YORKTOWN, N.Y.—Amelia Yellin-Jones and her husband Michael Jones walked the trails of the new quest on Hunterbrook Preserve created by their son, Blaze, Sunday.
The quest was somewhat of a treasure hunt, created to show and preserve nearly 45 acres of land acquired by the Westchester Land Trust. Yellin-Jones herself had been there the day of the installation and she and her husband were pleased to be out on the beautiful fall day to finally see the trail.
“It feels good to see something we worked on and now to see the finished product is great," Yellin-Jones said. "It all looks to nice.”
The Hunter Brook Preserve was donated to the Westchester Land Trust in 2000 and is protected by an easement granted to the Yorktown Land Trust to keep the property preserved in its natural state. The quest will be permanent on the preserve and is available to visit during daylight hours.
“We own it, but we’ve given the Town of Yorktown and the Yorktown Land Trust an easement so it’s protected forever. It will always be a preserve,” said Bobbe Stultz, who is the director of arts and events for the Westchester Land Trust. “We wanted to put a quest on the property, which is kind of like an educational treasure hunt. This one is based on the importance of this brook because it feeds into the reservoir that provides drinking water for New York City.”
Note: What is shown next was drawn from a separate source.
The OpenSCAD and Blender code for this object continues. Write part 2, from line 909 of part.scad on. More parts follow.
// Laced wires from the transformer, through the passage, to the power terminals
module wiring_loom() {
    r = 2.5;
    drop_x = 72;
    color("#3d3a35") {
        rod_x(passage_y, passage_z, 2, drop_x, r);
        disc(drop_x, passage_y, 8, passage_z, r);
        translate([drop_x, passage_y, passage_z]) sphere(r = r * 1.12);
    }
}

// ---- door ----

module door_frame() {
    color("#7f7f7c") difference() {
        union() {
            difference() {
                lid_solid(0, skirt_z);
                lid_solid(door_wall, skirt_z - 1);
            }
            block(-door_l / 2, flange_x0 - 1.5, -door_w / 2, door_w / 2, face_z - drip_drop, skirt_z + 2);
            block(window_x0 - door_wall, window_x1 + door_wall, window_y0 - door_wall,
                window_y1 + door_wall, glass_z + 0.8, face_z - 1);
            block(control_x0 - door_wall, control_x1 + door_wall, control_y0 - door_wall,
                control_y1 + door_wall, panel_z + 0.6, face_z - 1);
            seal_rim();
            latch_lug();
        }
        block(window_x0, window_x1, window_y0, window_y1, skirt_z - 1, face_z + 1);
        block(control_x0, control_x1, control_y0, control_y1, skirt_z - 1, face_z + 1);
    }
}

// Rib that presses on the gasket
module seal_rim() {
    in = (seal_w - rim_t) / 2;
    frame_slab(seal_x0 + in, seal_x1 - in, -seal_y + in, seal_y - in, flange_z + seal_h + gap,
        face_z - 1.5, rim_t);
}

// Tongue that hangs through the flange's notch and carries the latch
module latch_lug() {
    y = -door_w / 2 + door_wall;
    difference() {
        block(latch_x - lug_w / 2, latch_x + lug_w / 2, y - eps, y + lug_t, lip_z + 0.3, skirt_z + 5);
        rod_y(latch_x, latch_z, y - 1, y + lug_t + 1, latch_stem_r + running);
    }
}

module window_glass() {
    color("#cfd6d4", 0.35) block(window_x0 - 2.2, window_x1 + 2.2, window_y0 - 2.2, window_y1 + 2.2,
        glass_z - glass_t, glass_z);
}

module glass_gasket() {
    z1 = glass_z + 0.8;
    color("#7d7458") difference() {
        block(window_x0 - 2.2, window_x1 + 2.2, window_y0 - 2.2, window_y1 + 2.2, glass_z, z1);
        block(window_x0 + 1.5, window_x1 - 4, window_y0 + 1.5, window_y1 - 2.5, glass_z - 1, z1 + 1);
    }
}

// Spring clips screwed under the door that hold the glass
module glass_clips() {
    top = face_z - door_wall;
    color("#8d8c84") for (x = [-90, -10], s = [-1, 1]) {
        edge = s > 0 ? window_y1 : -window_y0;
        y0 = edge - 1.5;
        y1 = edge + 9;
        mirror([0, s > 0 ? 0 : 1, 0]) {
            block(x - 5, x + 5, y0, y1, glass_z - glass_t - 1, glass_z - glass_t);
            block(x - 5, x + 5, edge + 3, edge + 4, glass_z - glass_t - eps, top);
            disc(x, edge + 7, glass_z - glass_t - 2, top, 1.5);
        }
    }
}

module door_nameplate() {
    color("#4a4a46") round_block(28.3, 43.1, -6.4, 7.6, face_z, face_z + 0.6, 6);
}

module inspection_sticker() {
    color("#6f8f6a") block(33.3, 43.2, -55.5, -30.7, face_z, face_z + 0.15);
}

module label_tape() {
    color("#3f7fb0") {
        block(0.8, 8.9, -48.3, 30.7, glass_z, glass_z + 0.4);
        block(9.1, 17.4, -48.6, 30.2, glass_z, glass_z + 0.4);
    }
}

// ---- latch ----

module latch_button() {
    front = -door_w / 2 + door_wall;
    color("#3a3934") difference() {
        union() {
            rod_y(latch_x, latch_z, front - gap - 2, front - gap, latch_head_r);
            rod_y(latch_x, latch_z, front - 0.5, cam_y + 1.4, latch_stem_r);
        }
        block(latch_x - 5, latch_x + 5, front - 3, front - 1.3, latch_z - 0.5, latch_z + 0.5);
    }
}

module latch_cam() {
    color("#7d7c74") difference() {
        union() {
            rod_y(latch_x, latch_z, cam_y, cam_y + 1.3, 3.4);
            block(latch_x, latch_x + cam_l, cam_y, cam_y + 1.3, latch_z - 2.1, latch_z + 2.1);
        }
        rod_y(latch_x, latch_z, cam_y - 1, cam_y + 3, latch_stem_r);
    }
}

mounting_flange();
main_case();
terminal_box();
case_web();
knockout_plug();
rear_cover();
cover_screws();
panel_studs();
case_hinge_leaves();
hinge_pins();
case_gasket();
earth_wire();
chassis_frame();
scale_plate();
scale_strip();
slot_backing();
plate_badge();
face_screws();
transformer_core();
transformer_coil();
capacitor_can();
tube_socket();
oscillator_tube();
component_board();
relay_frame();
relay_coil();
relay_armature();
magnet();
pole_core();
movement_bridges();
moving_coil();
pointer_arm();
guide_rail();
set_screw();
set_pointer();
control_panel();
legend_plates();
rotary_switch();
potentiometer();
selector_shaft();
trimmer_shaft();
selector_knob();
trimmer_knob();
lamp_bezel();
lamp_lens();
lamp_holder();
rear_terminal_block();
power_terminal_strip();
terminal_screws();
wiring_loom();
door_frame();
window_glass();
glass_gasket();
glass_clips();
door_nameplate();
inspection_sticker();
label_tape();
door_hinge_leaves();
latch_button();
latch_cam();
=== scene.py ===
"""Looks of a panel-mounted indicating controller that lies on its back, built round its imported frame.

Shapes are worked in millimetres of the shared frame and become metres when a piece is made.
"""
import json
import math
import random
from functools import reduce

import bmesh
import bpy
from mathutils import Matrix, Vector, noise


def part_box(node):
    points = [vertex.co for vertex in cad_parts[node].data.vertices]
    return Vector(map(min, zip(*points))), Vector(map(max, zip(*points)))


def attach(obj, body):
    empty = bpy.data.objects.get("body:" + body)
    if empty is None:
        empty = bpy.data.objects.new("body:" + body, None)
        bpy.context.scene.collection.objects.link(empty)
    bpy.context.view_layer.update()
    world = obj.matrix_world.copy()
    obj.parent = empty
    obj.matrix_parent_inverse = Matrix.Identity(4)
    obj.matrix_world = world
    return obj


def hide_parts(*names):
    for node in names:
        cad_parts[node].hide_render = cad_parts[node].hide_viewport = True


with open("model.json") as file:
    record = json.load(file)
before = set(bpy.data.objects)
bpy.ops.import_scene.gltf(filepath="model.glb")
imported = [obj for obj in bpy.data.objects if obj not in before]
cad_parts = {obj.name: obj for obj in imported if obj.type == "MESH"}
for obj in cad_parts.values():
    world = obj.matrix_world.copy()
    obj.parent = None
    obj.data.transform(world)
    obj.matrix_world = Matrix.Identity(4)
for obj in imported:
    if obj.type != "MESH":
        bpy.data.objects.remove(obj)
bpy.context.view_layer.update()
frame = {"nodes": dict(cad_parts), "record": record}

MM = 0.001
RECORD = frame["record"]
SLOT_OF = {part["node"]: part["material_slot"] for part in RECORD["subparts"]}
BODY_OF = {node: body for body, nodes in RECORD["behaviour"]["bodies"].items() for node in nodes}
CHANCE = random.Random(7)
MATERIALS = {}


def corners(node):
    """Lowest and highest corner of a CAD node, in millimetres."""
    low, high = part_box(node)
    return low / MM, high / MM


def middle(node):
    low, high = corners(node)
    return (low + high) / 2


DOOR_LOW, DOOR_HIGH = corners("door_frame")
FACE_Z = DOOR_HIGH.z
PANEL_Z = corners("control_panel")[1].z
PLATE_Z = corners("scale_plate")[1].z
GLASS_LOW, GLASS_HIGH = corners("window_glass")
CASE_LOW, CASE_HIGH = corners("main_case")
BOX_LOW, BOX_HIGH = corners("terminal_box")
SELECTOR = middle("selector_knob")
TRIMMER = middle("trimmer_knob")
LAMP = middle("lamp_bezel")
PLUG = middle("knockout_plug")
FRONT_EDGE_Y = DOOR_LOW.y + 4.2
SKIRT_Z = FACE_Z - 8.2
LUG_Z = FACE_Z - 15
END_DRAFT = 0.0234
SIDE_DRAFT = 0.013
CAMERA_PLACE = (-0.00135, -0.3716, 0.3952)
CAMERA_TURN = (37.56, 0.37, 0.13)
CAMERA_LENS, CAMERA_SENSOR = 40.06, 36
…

Stultz explained that the quest is made up of 12 stations and takes around 45 minutes to complete.
Councilman Nick Bianco visited the trail Sunday and said it is an example of what the town can do to preserve Yorktown’s natural beauty and mitigate development. He explained that when the town acquires land it is done with a greater goal in mind, to create a much larger trail, or something to preserve and not overdevelop.
“At times we’ll ask the developer for mitigation in a development in their property. We ask them to give us some of it, this is all planned and done with purpose,” Bianco said. “You want to walk on a trail like this. It has trees and water and it’s just calming.”
Mohegan Lake resident Jane Daniels said it’s preservation, and trails like the Hunter Brook, that add value to the town.
“So many people don’t realize that when you preserve a piece of property and there’s some place to walk, it is a plus,” she said. “It increases the value of your home.”
“It does more than just that, it increases the value of your person,” Bianco added.